### Given instruction
Reproduce each of the lines word for word.

### Supplied information

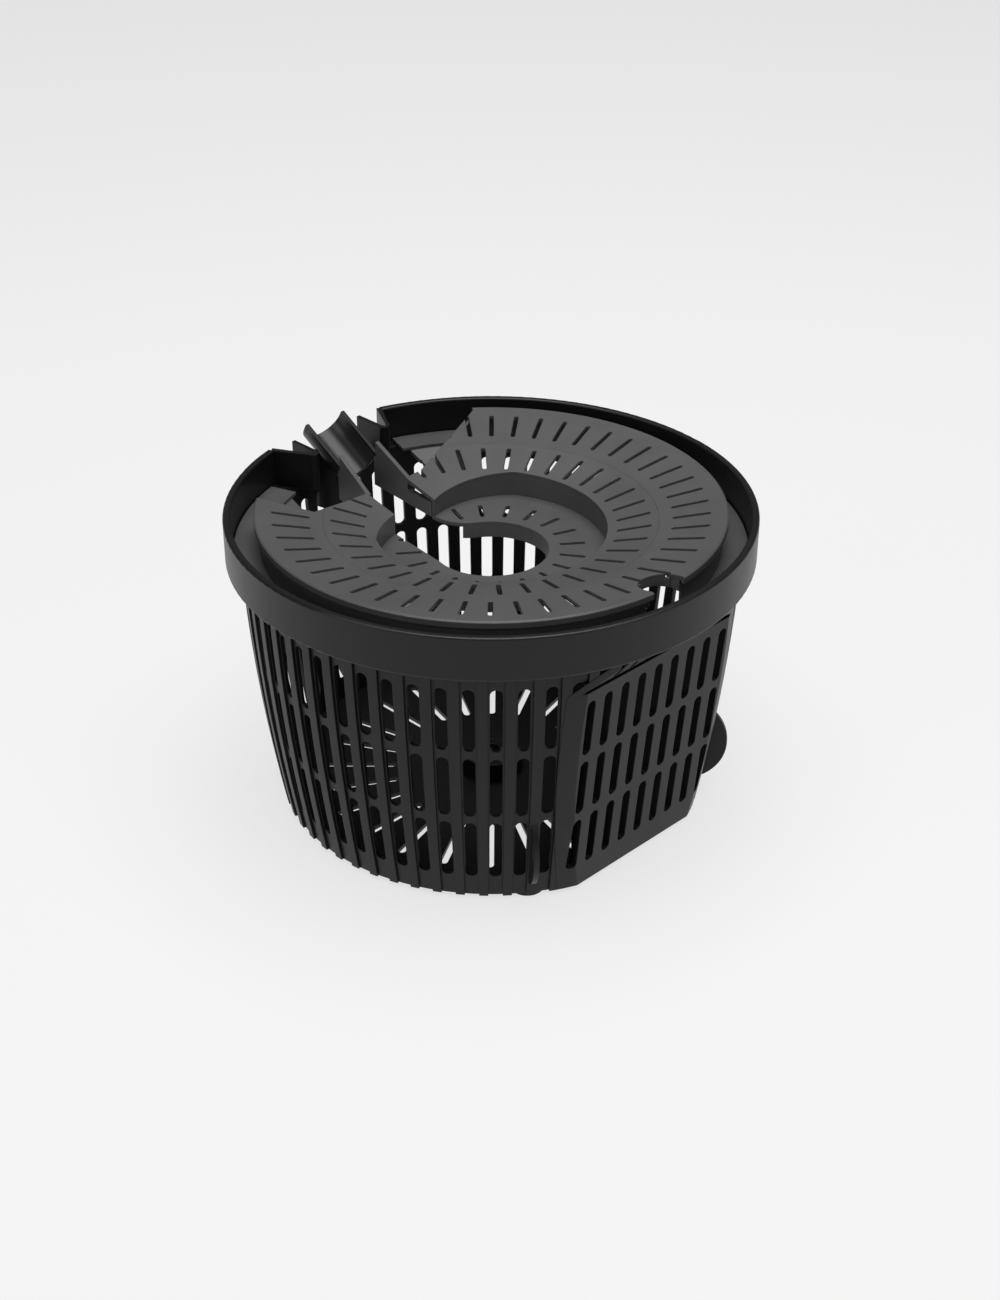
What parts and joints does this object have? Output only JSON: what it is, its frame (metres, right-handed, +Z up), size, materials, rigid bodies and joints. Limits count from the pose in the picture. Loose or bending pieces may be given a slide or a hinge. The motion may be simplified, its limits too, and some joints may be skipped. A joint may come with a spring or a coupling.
{
  "type": "salad spinner basket",
  "caption": "Round slotted spinner basket with a plain collar, a flat slotted side and a lift-out swirl strainer with a finger scoop.",
  "frame": {"origin": "on the ground under the centre of the basket", "axes": "+Z up along the spin axis, +Y towards the throat and the finger scoop, -Y towards the flat side"},
  "size_m": [0.24, 0.2382, 0.1531],
  "materials": {
    "basket": "satin",
    "collar": "satin",
    "strainer": "satin",
    "scoop": "satin",
    "bush": "gloss"
  },
  "bodies": {
    "basket": {"rim_collar": "collar", "support_ledge": "basket", "wall_right_front": "basket", "wall_right": "basket", "wall_back": "basket", "wall_left": "basket", "wall_left_front": "basket", "wall_ribs": "basket", "rib_heads": "basket", "flat_panel": "basket", "panel_shoulder": "basket", "floor_plate": "basket", "floor_hub": "basket", "pivot_bush": "bush", "fin_left": "basket", "fin_right": "basket", "fin_back": "basket", "foot_left": "basket", "foot_right": "basket", "foot_back": "basket", "throat_hook_right": "basket", "throat_hook_left": "basket"},
    "strainer": {"strainer_outer_ring": "strainer", "strainer_inner_ring": "strainer", "well_wall": "strainer", "well_floor": "strainer", "eye_skirt": "strainer", "seat_flange": "strainer", "seat_skirt": "strainer", "flank_wall_right": "strainer", "flank_wall_left": "strainer", "lower_tier_right": "strainer", "lower_tier_left": "strainer", "arm_right": "scoop", "arm_left": "scoop", "finger_scoop": "scoop", "scoop_flange_right": "scoop", "scoop_flange_left": "scoop", "scoop_nose": "scoop", "notch_skirt": "strainer"}
  },
  "joints": [
    {"name": "strainer_lift", "type": "slide", "parent": "basket", "child": "strainer", "axis": [0, 0, 1], "range_m": [0, 0.06]}
  ]
}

### Task output
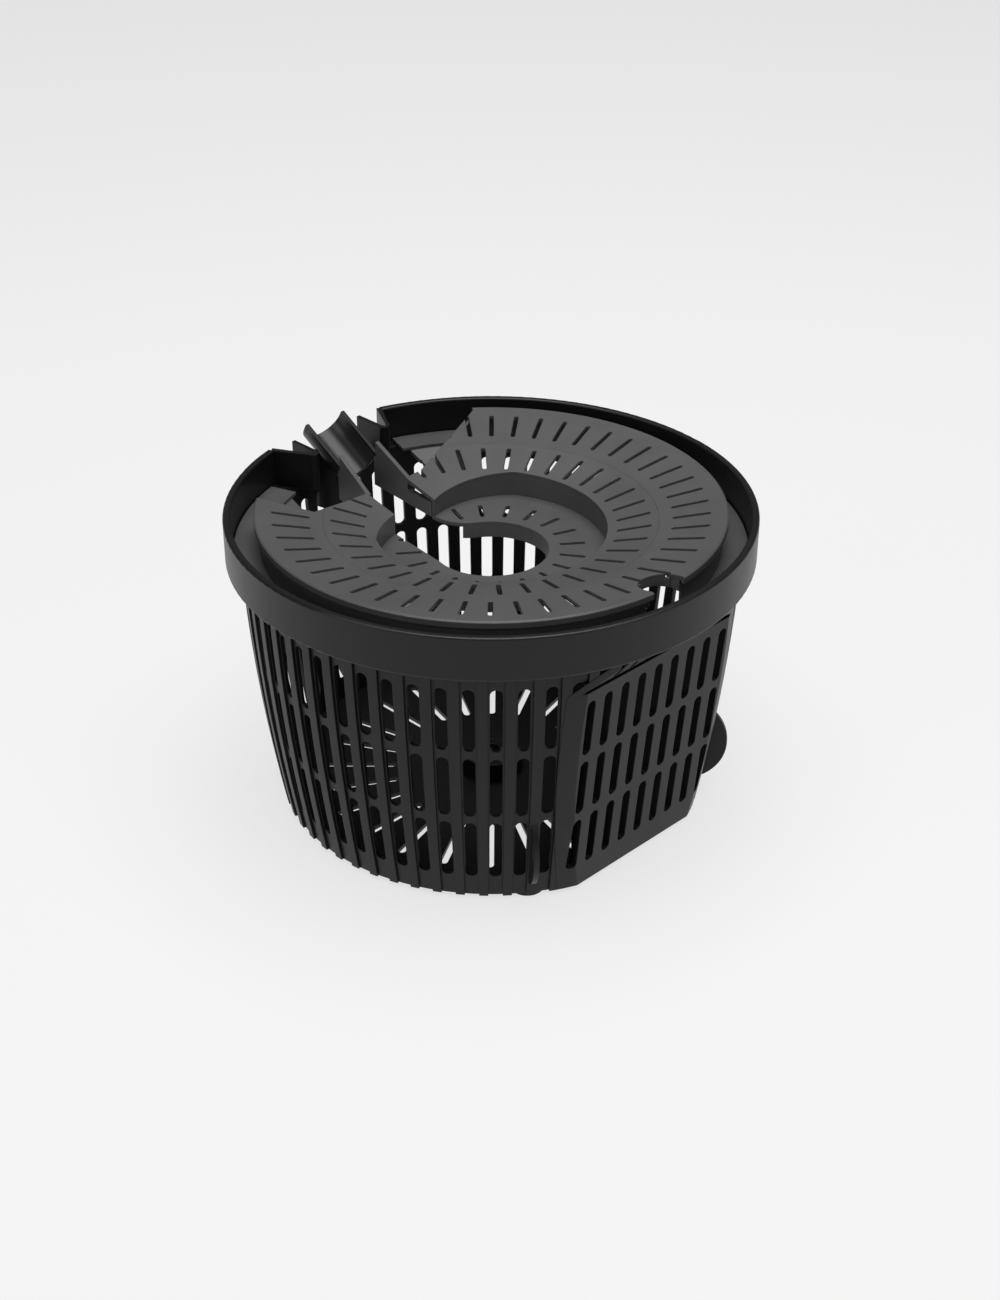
What parts and joints does this object have? Output only JSON: what it is, its frame (metres, right-handed, +Z up), size, materials, rigid bodies and joints. Limits count from the pose in the picture. Loose or bending pieces may be given a slide or a hinge. The motion may be simplified, its limits too, and some joints may be skipped. A joint may come with a spring or a coupling.
{
  "type": "salad spinner basket",
  "caption": "Round slotted spinner basket with a plain collar, a flat slotted side and a lift-out swirl strainer with a finger scoop.",
  "frame": {"origin": "on the ground under the centre of the basket", "axes": "+Z up along the spin axis, +Y towards the throat and the finger scoop, -Y towards the flat side"},
  "size_m": [0.24, 0.2382, 0.1531],
  "materials": {
    "basket": "satin",
    "collar": "satin",
    "strainer": "satin",
    "scoop": "satin",
    "bush": "gloss"
  },
  "bodies": {
    "basket": {"rim_collar": "collar", "support_ledge": "basket", "wall_right_front": "basket", "wall_right": "basket", "wall_back": "basket", "wall_left": "basket", "wall_left_front": "basket", "wall_ribs": "basket", "rib_heads": "basket", "flat_panel": "basket", "panel_shoulder": "basket", "floor_plate": "basket", "floor_hub": "basket", "pivot_bush": "bush", "fin_left": "basket", "fin_right": "basket", "fin_back": "basket", "foot_left": "basket", "foot_right": "basket", "foot_back": "basket", "throat_hook_right": "basket", "throat_hook_left": "basket"},
    "strainer": {"strainer_outer_ring": "strainer", "strainer_inner_ring": "strainer", "well_wall": "strainer", "well_floor": "strainer", "eye_skirt": "strainer", "seat_flange": "strainer", "seat_skirt": "strainer", "flank_wall_right": "strainer", "flank_wall_left": "strainer", "lower_tier_right": "strainer", "lower_tier_left": "strainer", "arm_right": "scoop", "arm_left": "scoop", "finger_scoop": "scoop", "scoop_flange_right": "scoop", "scoop_flange_left": "scoop", "scoop_nose": "scoop", "notch_skirt": "strainer"}
  },
  "joints": [
    {"name": "strainer_lift", "type": "slide", "parent": "basket", "child": "strainer", "axis": [0, 0, 1], "range_m": [0, 0.06]}
  ]
}